+++ Extracted entries +++
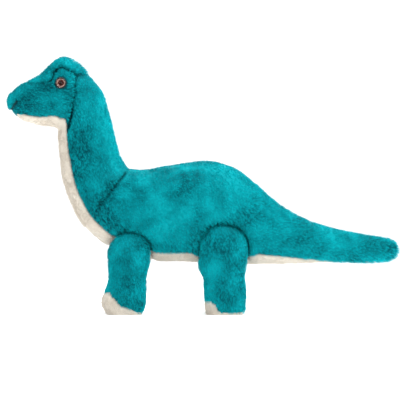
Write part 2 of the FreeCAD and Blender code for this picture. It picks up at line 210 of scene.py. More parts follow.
def grid_normals(points):
    """Outward normals of a grid of points that closes on itself along its second index."""
    along = np.gradient(points, axis=0)
    around = np.roll(points, -1, axis=1) - np.roll(points, 1, axis=1)
    return unit(np.cross(around, along))


def bump_at(far, width):
    """A smooth bump of height 1 that fades with distance."""
    return np.exp(-(far / width) ** 2)


def tone_and_painted_light(points, patches):
    """How much lighter or darker the pile is painted at each point, from -1.6 to 1.6: random tone
    from the nap plus the listed patches of painted light and painted shade.
    """
    tone = 0.35 * lumps(points, 26 * MM, 11) + 0.25 * lumps(points, 9 * MM, 12)
    for x, z, half_width, half_height, amount in patches:
        far = np.hypot((points[..., 0] / MM - x) / half_width,
                       (points[..., 2] / MM - z) / half_height)
        tone += amount * np.exp(-far ** 2)
    return np.clip(tone, -1.6, 1.6)


# ------------------------------------------------------------------ meshes
def new_piece(name, verts, faces, marks):
    """A smooth mesh. Two point attributes colour its pile: "seam", painted shade along seams and
    creases, and the tone mark, the nap's tone with painted light and painted shade; "short" and
    "grow" are the pile's length and density, as vertex groups."""
    mesh = bpy.data.meshes.new(name)
    mesh.from_pydata([tuple(v) for v in verts], [], faces)
    mesh.polygons.foreach_set("use_smooth", [True] * len(faces))
    mesh.update()
    made = bpy.data.objects.new(name, mesh)
    bpy.context.scene.collection.objects.link(made)
    for mark, values in marks.items():
        if mark in ("seam", "tone_and_painted_light"):
            attribute = mesh.attributes.new(mark, "FLOAT", "POINT")
            attribute.data.foreach_set("value", np.asarray(values, np.float32))
        else:
            group = made.vertex_groups.new(name=mark)
            for index, value in enumerate(values):
                group.add([index], float(value), "REPLACE")
    return made


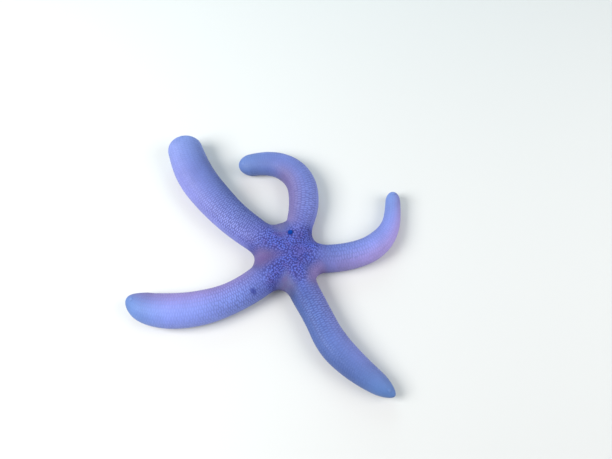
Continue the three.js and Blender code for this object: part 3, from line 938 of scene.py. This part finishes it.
def pressed_on_table(mesh):
    """Squeezes what would reach below the table into a thin layer over it, in the same order."""
    places = read_all(mesh.vertices, "co", 3)
    height, layer = places[:, 2] / MM, PRESSED_BELOW - LEAST_HEIGHT
    squeezed = LEAST_HEIGHT + layer * np.exp(np.minimum(height - PRESSED_BELOW, 0) / layer)
    places[:, 2] = np.where(height < PRESSED_BELOW, squeezed, height) * MM
    moved_to(mesh, places)


def grown(name, seeds, shape, material, **inputs):
    """Grows one piece: its points become a mesh, the tree runs on it, and the result is made plain."""
    mesh = new_mesh(name, seeds["place"] * MM, [])
    root = np.column_stack([seeds["map_place"], np.zeros(len(seeds["s"]))])
    guides = dict(facing=seeds["facing"], across=seeds["across"], size=seeds["size"] * MM, root=root)
    for key, values in guides.items():
        keep_attribute(mesh, key, values, "FLOAT_VECTOR")
    for key in MARKS:
        keep_attribute(mesh, key, seeds[key])
    points = put_in_scene(name + "_points", mesh)
    modifier = points.modifiers.new("grow", "NODES")
    modifier.node_group = COAT_TREE
    wanted = {"Shape": shape, "Material": material, **inputs}
    for item in COAT_TREE.interface.items_tree:
        if item.in_out == "INPUT" and item.name in wanted:
            modifier[item.identifier] = wanted[item.name]
    result = bpy.data.meshes.new_from_object(points.evaluated_get(bpy.context.evaluated_depsgraph_get()))
    points.modifiers.clear()
    bpy.data.objects.remove(points)
    result.name = name
    for key in USED_ONLY_TO_GROW:
        result.attributes.remove(result.attributes[key])
    pressed_on_table(result)
    result.shade_smooth()
    triangles = sum(len(face.vertices) - 2 for face in result.polygons)
    print(f"{name}: {len(seeds['s'])} shapes, {triangles} triangles")
    return put_in_scene(name, result)


print("used only to grow:", *USED_ONLY_TO_GROW)

# %% [markdown]
# ## Colour
#
# The blue of this sea star lies in the skin that covers its plates, so a plate and the skin beside it
# share one pigment. It is deep violet-blue on the disc, periwinkle on the arms and sky blue at the
# tips, pinker on some flanks and greyish in the notches. A picture could hold all that, but it would be
# tied to one view. A shader node group mixes it from the attributes, for the skin, the plates and the tips.

# %% The pigment group
DISC_BLUE = (0.069, 0.099, 0.460, 1)
ARM_BLUE = (0.180, 0.250, 0.660, 1)
TIP_BLUE = (0.175, 0.310, 0.690, 1)
BLUSH_PINK = (0.300, 0.214, 0.495, 1)
NOTCH_GREY = (0.094, 0.098, 0.190, 1)
SOLE_PALE = (0.330, 0.380, 0.620, 1)
# Between the plates: partly the skin's own deeper blue and partly painted shade.
GAP_SKIN_AND_SHADE_BLUE = (0.026, 0.027, 0.200, 1)
STAIN_BLUE = (0.031, 0.053, 0.335, 1)
PATCH_VIOLET = (0.094, 0.042, 0.200, 1)
SHADING_PAINT_POWERS = (1.5, 1.1, 0.95)  # painted shade takes red first, and painted light adds it most
# Where a smooth step begins and ends: SOLE_PALES in turns, the others in shares of an arm's length.
DISC_TO_ARM, ARM_TO_TIP, PATCHES_END = (0.05, 0.4), (0.7, 1.0), (0.3, 0.05)
SOLE_PALES, SOLE_ENDS = (-0.15, -0.7), (0.995, 0.93)
NOTCH_STRENGTH = 0.85
# How much finer the violet patches are than the mottle, then the steps as (from, to, least, most).
PATCH_DETAIL, PATCH_STEP, MOTTLE_STEP = 2.3, (0.45, 0.7, 0.0, 0.45), (0.3, 0.7, 0.86, 1.1)


def marked_by(tree, name):
    return add(tree, "ShaderNodeAttribute", attribute_name=name).outputs["Fac"]


def stepped(tree, value, low, high, least=0.0, most=1.0):
    """A smooth step from least, where the value is low, to most, where it is high."""
    return add(tree, "ShaderNodeMapRange", {
        "Value": value, "From Min": low, "From Max": high, "To Min": least, "To Max": most,
    }, interpolation_type="SMOOTHSTEP").outputs[0]


def mixed(tree, share, first, second, blend="MIX"):
    """One colour mixed into another by a share from 0 to 1."""
    mix = add(tree, "ShaderNodeMix", data_type="RGBA", blend_type=blend)
    for socket, value in ((mix.inputs[0], share), (mix.inputs[6], first), (mix.inputs[7], second)):
        if isinstance(value, bpy.types.NodeSocket):
            tree.links.new(value, socket)
        else:
            socket.default_value = value
    return mix.outputs[2]


def noise(tree, scale, detail):
    """A cloudy value on a piece's own coordinates."""
    place = add(tree, "ShaderNodeTexCoord").outputs["Object"]
    return add(tree, "ShaderNodeTexNoise", {"Vector": place, "Scale": scale, "Detail": detail}).outputs[0]


def pigment_group():
    """Blues from the markings, with painted light and shade and a mottle. It also hands on the relief."""
    tree = bpy.data.node_groups.new("star_pigment", "ShaderNodeTree")
    sockets(tree, "INPUT", {"Mottle size": ("Float", 0.014), "Mottle": ("Float", 0.35)})
    sockets(tree, "OUTPUT", {"Colour": "Color", "Relief": "Float"})
    given = add(tree, "NodeGroupInput").outputs
    out, turn, relief = (marked_by(tree, name) for name in ("out", "turn", "relief"))
    colour = mixed(tree, stepped(tree, out, *DISC_TO_ARM), DISC_BLUE, ARM_BLUE)
    colour = mixed(tree, stepped(tree, out, *ARM_TO_TIP), colour, TIP_BLUE)
    detail = maths(tree, "DIVIDE", 1.0, given["Mottle size"])
    hue = noise(tree, maths(tree, "MULTIPLY", detail, PATCH_DETAIL), 1.0)
    patches = maths(tree, "MULTIPLY", stepped(tree, hue, *PATCH_STEP), stepped(tree, out, *PATCHES_END))
    violet = maths(tree, "MAXIMUM", patches, marked_by(tree, "violet"))
    grey = maths(tree, "MULTIPLY", marked_by(tree, "notch"), NOTCH_STRENGTH)
    colour = mixed(tree, grey, colour, NOTCH_GREY)
    colour = mixed(tree, violet, colour, PATCH_VIOLET)
    colour = mixed(tree, marked_by(tree, "blush"), colour, BLUSH_PINK)
    sole = maths(tree, "MULTIPLY", stepped(tree, turn, *SOLE_PALES), stepped(tree, out, *SOLE_ENDS))
    colour = mixed(tree, sole, colour, SOLE_PALE)
    colour = mixed(tree, marked_by(tree, "stain"), colour, STAIN_BLUE)
    # Painted light and shade, as a factor that takes red first.
    painted_shading = marked_by(tree, "painted_shading")
    painted_shading_colour = combined(tree, "Color", *(maths(tree, "POWER", painted_shading, power) for power in SHADING_PAINT_POWERS))
    colour = mixed(tree, 1.0, colour, painted_shading_colour, "MULTIPLY")
    shade = combined(tree, "Color", stepped(tree, noise(tree, detail, 3.0), *MOTTLE_STEP))
    colour = mixed(tree, given["Mottle"], colour, mixed(tree, 1.0, colour, shade, "MULTIPLY"))
    add(tree, "NodeGroupOutput", {"Colour": colour, "Relief": relief})
    return tree


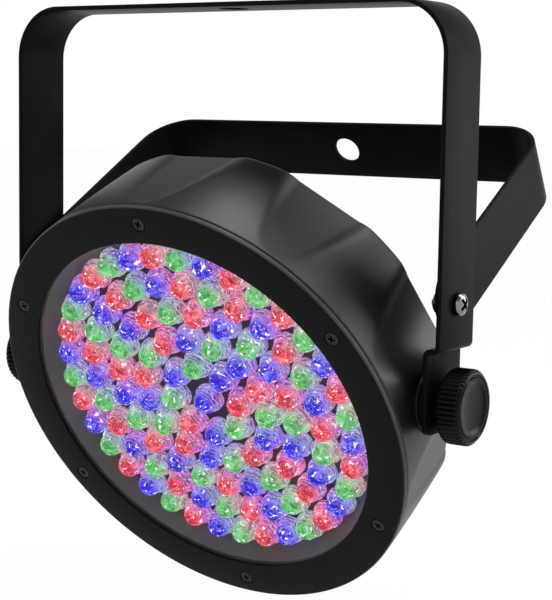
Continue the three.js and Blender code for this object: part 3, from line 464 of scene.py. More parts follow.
def turned(profile, segments):
    """A shape turned about the depth axis; each profile point is [radius, depth]."""
    touching = 1e-9
    turns = np.arange(segments) * TURN / segments
    ring = np.stack([np.cos(turns), np.zeros(segments), np.sin(turns)], 1)
    points, rows = [], []
    for radius, depth in profile:
        if radius < touching:
            rows.append([len(points)] * segments)
            points.append((0, depth, 0))
        else:
            rows.append(list(range(len(points), len(points) + segments)))
            points.extend(radius * ring + (0, depth, 0))
    hollow = profile[0][0] >= touching
    faces = []
    for low, high in zip(rows, rows[1:] + rows[:1] if hollow else rows[1:]):
        for i in range(segments):
            j = (i + 1) % segments
            faces.append(list(dict.fromkeys([low[i], low[j], high[j], high[i]])))
    return np.array(points, float), faces


def lofted(loops):
    """A closed solid through loops of points, each with as many points as the next."""
    across = len(loops[0])
    points = np.array([p for loop in loops for p in loop], float)
    faces = []
    for row in range(len(loops) - 1):
        for i in range(across):
            j = (i + 1) % across
            a, b = row * across, (row + 1) * across
            faces.append([a + i, a + j, b + j, b + i])
    faces.append(list(range(across))[::-1])
    faces.append([(len(loops) - 1) * across + i for i in range(across)])
    return points, faces


def rounded(width, height, corner, inset, steps):
    """The outline of a rectangle with round corners, drawn in by an inset."""
    sharpest = 0.05 * MM
    w, h, c = width / 2 - inset, height / 2 - inset, max(corner - inset, sharpest)
    return eased([(-w, -h, c), (w, -h, c), (w, h, c), (-w, h, c)], steps)


def plate(width, height, corner, start, end, x=0.0, z=0.0, edge=0.0):
    """A plate with round corners, from one depth to another, its outer edge eased."""
    def loop(inset, depth):
        return [(x + px, depth, z + pz) for px, pz in rounded(width, height, corner, inset, 6)]
    loops = [loop(0, start), loop(0, end - edge)]
    if edge:
        loops += [loop(edge * EDGE_MIDDLE, end - edge * EDGE_MIDDLE), loop(edge, end)]
    return lofted(loops)


def rod(radius, start, end, x=0.0, z=0.0, segments=32, edge=0.0):
    """A round rod along the depth axis, its outer end eased."""
    profile = [(0, start), (radius, start), (radius, end - edge)]
    if edge:
        profile += [(radius - edge * EDGE_MIDDLE, end - edge * EDGE_MIDDLE), (radius - edge, end)]
    else:
        profile += [(radius, end)]
    return shifted(turned(profile + [(0, end)], segments), x, z)


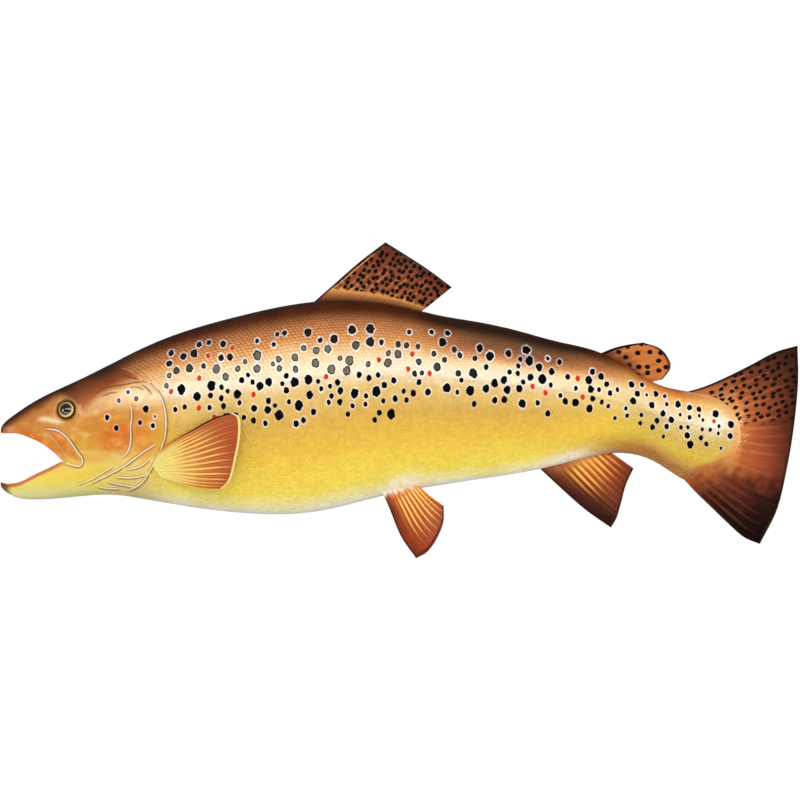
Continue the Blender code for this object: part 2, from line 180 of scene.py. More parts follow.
+++
◆ What to produce:
Please reproduce exactly the lines from the first one of the records above through the line containing "return np.clip(tone, -1.6, 1.6)", both included, and nothing else.

◆ Task response:
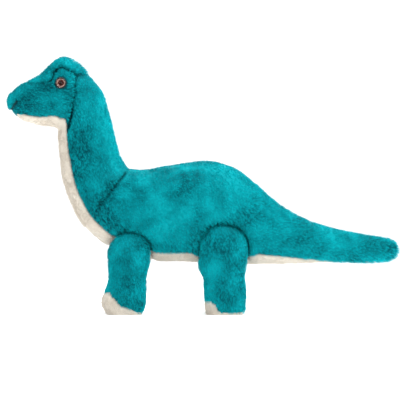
Write part 2 of the FreeCAD and Blender code for this picture. It picks up at line 210 of scene.py. More parts follow.
def grid_normals(points):
    """Outward normals of a grid of points that closes on itself along its second index."""
    along = np.gradient(points, axis=0)
    around = np.roll(points, -1, axis=1) - np.roll(points, 1, axis=1)
    return unit(np.cross(around, along))


def bump_at(far, width):
    """A smooth bump of height 1 that fades with distance."""
    return np.exp(-(far / width) ** 2)


def tone_and_painted_light(points, patches):
    """How much lighter or darker the pile is painted at each point, from -1.6 to 1.6: random tone
    from the nap plus the listed patches of painted light and painted shade.
    """
    tone = 0.35 * lumps(points, 26 * MM, 11) + 0.25 * lumps(points, 9 * MM, 12)
    for x, z, half_width, half_height, amount in patches:
        far = np.hypot((points[..., 0] / MM - x) / half_width,
                       (points[..., 2] / MM - z) / half_height)
        tone += amount * np.exp(-far ** 2)
    return np.clip(tone, -1.6, 1.6)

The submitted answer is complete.